See? I told you there were tennis courts under there…

full flood

 

7 thoughts on “The Saluda River is now back to within its banks!

  1. Lynn Teague

    Congaree Riverkeeper’s aerial photos of the confluence show the Saluda green, the Broad brown. The Saluda has been the quieter water in all this.

    Reply
  2. Mike Cakora

    We live in Forest Acres one block west of Trenholm Road, south of Arcadia Lakes, and about a mile north of Forest Drive. Our house, a split level, is on a slope with the crawl space uphill and the laundry, rec room, garage downstairs on the downhill side. We have two driveways, the main one uphill from the downhill one which serves the 12 by 20 outbuilding named the Taj Mahal that serves as my home office and workshop. Overnight Saturday and Sunday a mini-tsunami moved through the downhill portion at a height of about 18 inches. It inundated the Taj, upending a fridge and plastic storage boxes, tool chests, my chainsaw (sniff!) and power washer (a Honda, no less). It also flooded my daughter’s Camry. But, WE ARE LUCKY and FEEL FORTUNATE that we got off so lightly.

    I was working in Northern Virginia. My wife called Sunday morning with news that the downstairs was flooded, power was out, etc.

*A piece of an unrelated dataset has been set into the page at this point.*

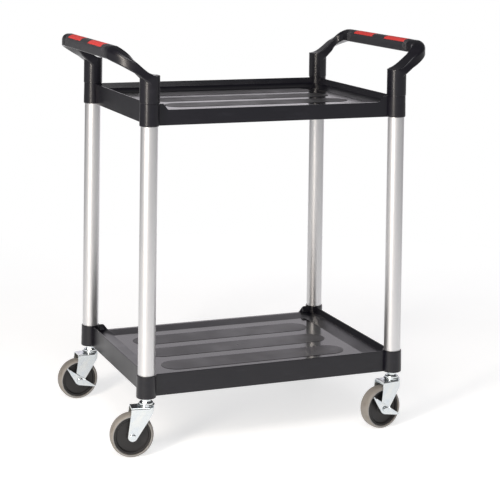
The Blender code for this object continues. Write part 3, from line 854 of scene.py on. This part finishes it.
def axle_mesh(node):
    """A bolt with a low domed head on the lever's side, as long as that CAD node."""
    near, far = along_axle(node)
    radius = 6.6 * MM
    dome = 3.0 * MM
    profile = [(AXLE_R - 0.8 * MM, near), (AXLE_R, near + 0.8 * MM)]
    profile += [(AXLE_R, far - dome), (radius, far - dome), (radius, far - dome * 0.55)]
    profile += [(radius * 0.9, far - dome * 0.3), (radius * 0.65, far - dome * 0.1), (radius * 0.2, far)]
    return across(turned("axle", profile, False, 48), TRAIL, WHEEL_R)


def along_axle(node):
    """A castor node's first and last place along its own axle."""
    corner = next(corner for corner in CORNERS if corner in node)
    spin = JOINTS[f"{corner}_spin"]
    axis = Vector(spin["axis"])
    reach = [(vertex.co - Vector(spin["pos_m"])).dot(axis) for vertex in frame["nodes"][node].data.vertices]
    return min(reach), max(reach)


def axle_ring(node, radius):
    """A plain ring on the axle with broken edges, as long as that CAD node."""
    near, far = along_axle(node)
    bore = AXLE_R + GAP
    trim = 0.25 * MM
    profile = ((bore, near), (radius - trim, near), (radius, near + trim), (radius, far - trim))
    profile += ((radius - trim, far), (bore, far))
    return across(turned("ring", profile, True, 48), TRAIL, WHEEL_R)


def lever_outline():
    """The brake lever's wings, from its pivot: a long straight top edge and a blunt apex below."""
    shoulder = 0.66 * LEVER_HALF
    apex = 4 * MM
    tip = 1.2 * MM
    right = ((apex, -LEVER_APEX), (shoulder, 0.0), (LEVER_HALF - tip, LEVER_EDGE - 2.2 * tip))
    right += ((LEVER_HALF, LEVER_EDGE - tip), (LEVER_HALF - tip, LEVER_EDGE))
    left = tuple((-x, z) for x, z in reversed(right))
    return left + right


def lever_mesh():
    """The brake lever with a folded foot edge along its top, and its origin on the axle."""
    near = FORK_HALF + GAP
    far = near + LEVER_PLATE
    rounding = 0.4 * MM
    plate = stood_up(prism("brake_lever", lever_outline(), near, far, rounding, both=True))
    for side in (-1, 1):
        inner = side * 0.13 * LEVER_HALF
        outer = side * 0.93 * LEVER_HALF
        root = far - LEVER_PLATE / 2
        lip = far + LEVER_FLANGE
        outline = [(inner, root), (outer, root)]
        outline += [(outer - side * 3 * MM, lip), (inner + side * 2 * MM, lip)]
        bottom = LEVER_EDGE - LEVER_PLATE
        foot = prism("foot", outline[::side], bottom, LEVER_EDGE - GAP, rounding, both=True)
        plate = combine(plate, foot, "UNION")
    plate = combine(plate, axle_drill(), "DIFFERENCE")
    return moved(plate, Matrix.Rotation(-LEVER_TILT, 4, "Y"))


def castor_frames(corner):
    """Where a castor's swivel and its axle stand, with local +X the way that the wheel trails."""
    swivel = Vector(JOINTS[f"{corner}_swivel"]["pos_m"])
    axle = Vector(JOINTS[f"{corner}_spin"]["pos_m"])
    trail = axle - swivel
    turn = Matrix.Rotation(math.atan2(trail.y, trail.x), 4, "Z")
    at_post = Matrix.Translation((swivel.x, swivel.y, 0)) @ turn
    return at_post, Matrix.Translation(axle) @ turn


def build_castors(materials):
    zinc = (materials["zinc"],)
    nut_near, nut_far = along_axle("castor_front_left_axle_nut")
    axle_nut = hexagon_nut("axle_nut", 8.0 * MM, nut_near, nut_far, AXLE_R + GAP)
    meshes = {
        "stem": stem_mesh(),
        "cap": cap_mesh(),
        "stem_nut": hexagon_nut("stem_nut", 10.8 * MM, CAP_TOP_Z + GAP, NUT_TOP_Z, STEM_R + GAP),
        "fork": fork_mesh(),
        "axle_nut": across(axle_nut, TRAIL, WHEEL_R),
        "sleeve": axle_ring("castor_front_left_sleeve", SLEEVE_R),
    }
    plain_axle = axle_mesh("castor_front_left_axle")
    braked_axle = axle_mesh("castor_front_right_axle")
    cam = axle_ring("castor_front_right_brake_cam", 7.0 * MM)
    lever = lever_mesh()
    tyre = tyre_mesh()
    for face in tyre.polygons:
        face.material_index = int(abs(face.normal.y) > POINTS_SIDEWAYS)
    hub = hub_mesh()
    for corner in CORNERS:
        label = f"castor_{corner}"
        at_post, at_axle = castor_frames(corner)
        for piece, mesh in meshes.items():
            show(f"{label}_{piece}", mesh, zinc, at_post)
        braked = corner in BRAKED
        show(f"{label}_axle", braked_axle if braked else plain_axle, zinc, at_post)
        show(f"{label}_hub", hub, (materials["hub"],), at_axle)
        show(f"{label}_tyre", tyre, (materials["tread"], materials["tyre side"]), at_axle)
        if braked:
            show(f"{label}_brake_lever", lever, zinc, at_axle)
            show(f"{label}_brake_cam", cam, zinc, at_post)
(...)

She told me that conditions were such that I needed to delay coming home. So of course I loaded my car up and headed out. You all need to know that state departments of transportation have websites with up-to-date highway and travel info with “511” as part of the address. For example, http://www.sc511.org/ has a nice map with links to traffic cameras, what’s on the warning signs, weather for major cities, etc. So I tuned to it at every stop where I could find free wireless as I headed out from NoVA on I-66 to I-81 south to I-77 south.

    At a pit, pot, and food stop in Raphine, VA, the Wendy’s had the weather channel on showing the disastrous flooding at Gills Creek, a mile from our house, that inundated my wife’s brother’s house near Lake Katherine. For once I did let good sense intervene and overnighted at a motel in Rock Hill in part because at 7:00 PM the SC DOT website showed part of I-77 closed.

    Heading out the next morning, I called my wife for special requests and got the answer “Rye bread, water, and you.” So I stopped off at the Killian’s Road Walmart for those items (the only water available was distilled), along with a 5-gallon gas can, a 24-pack of beer, and knee-high rubber boots. Selecting the latter was a embarrassing as I had a heckuva time getting off the first pair I tried on. I found some that worked and headed home.

    I exited at Farrow Road to fill the gas can and get the 96-oz coffee jug (a welcomed innovation and wonderful product) from Bojangles for my family and neighbors. Some biscuits snuck in…

    About my neighbors… Mark, the neighbor to the south, had a generator and early Sunday threw my wife an extension cord for our fridge. When I got home I prepared and fired up my 3KW generator, but it lasted only an hour and fried two surge protectors. So it was back to the neighbor whom we kept supplied with gasoline and hot water (from our natural-gas-fueled stove – the have an electric range).

    The sun came up this morning and power came on around noon! My 30-year-old Craftsman shop vac crapped out too after about 20 gallons, but Home Depot had rushed 135 12-gallon models to the store on Two Notch: problem solved.

    Over the past few days we’ve enjoyed superior support from the following (I’m sure there are many more, I’m just not personally aware of them):

    – Wonderful neighbors.
    – Bojangles for their ¾ gallon coffee thingy.
    – Publix for sending employees from Rock Hill and beyond, and paying them overtime to boot.
    – Home Depot for rushing in the tools we need.
    – The National Guard, FEMA, the state government, and whoever else has been providing rescue assistance, water, etc.

    We want to emphasize the following lessons learned:

    – Good neighbors are great!
    – Bottled water is a treasure and a treat, always have lots around, and if anyone gives you crap about that, just grin and tell them “Wait until the next flood, the truth shall make you free.” Or punch them in the nose.
    – Rechargeable batteries are useless unless they’re at least 18 volts and power tools that do work.
    – Two-cycle engines will save the world, four-cycle engines (and turbines) keep it humming.
    – The very best beer is the one you have when you stink of gasoline and the buzz of chainsaws and generators is your background music.
    – Solar power is a neat idea as long as the sun is shining. Give me the grid, nuke- or coal-powered.

    Sorry to take up so much space, Brad, but for us the really bad part is over, so we just need to contend with the somewhat hard part.

    Reply
  3. Kathryn Fenner

    The gates are now closed on Lake Murray.

    I have been religious about keeping emergency water on hand ever since we woke up one morning in the early 2000s to no water–big city water main had broken. One gallon per person, per day, minimum, for at least three days. I am running low on my stocks and had to get more, finally.

    Also, anyone who doesn’t buy flood insurance after this is a fool. It’s pretty cheap if you don’t actually live in a flood zone, and at least 1/3 of flood losses occur in non-flood zones. Your insurance agent can help you–you buy it from the feds.

    Also, an earthquake rider for your H/O policy. We are having more and more of these 0.1% events….

    Reply
    1. Mark Stewart

      Sadly, the flood insurance take-up rate by those impacted directly by this deluge is probably going to turn out to be heart-breakingly low.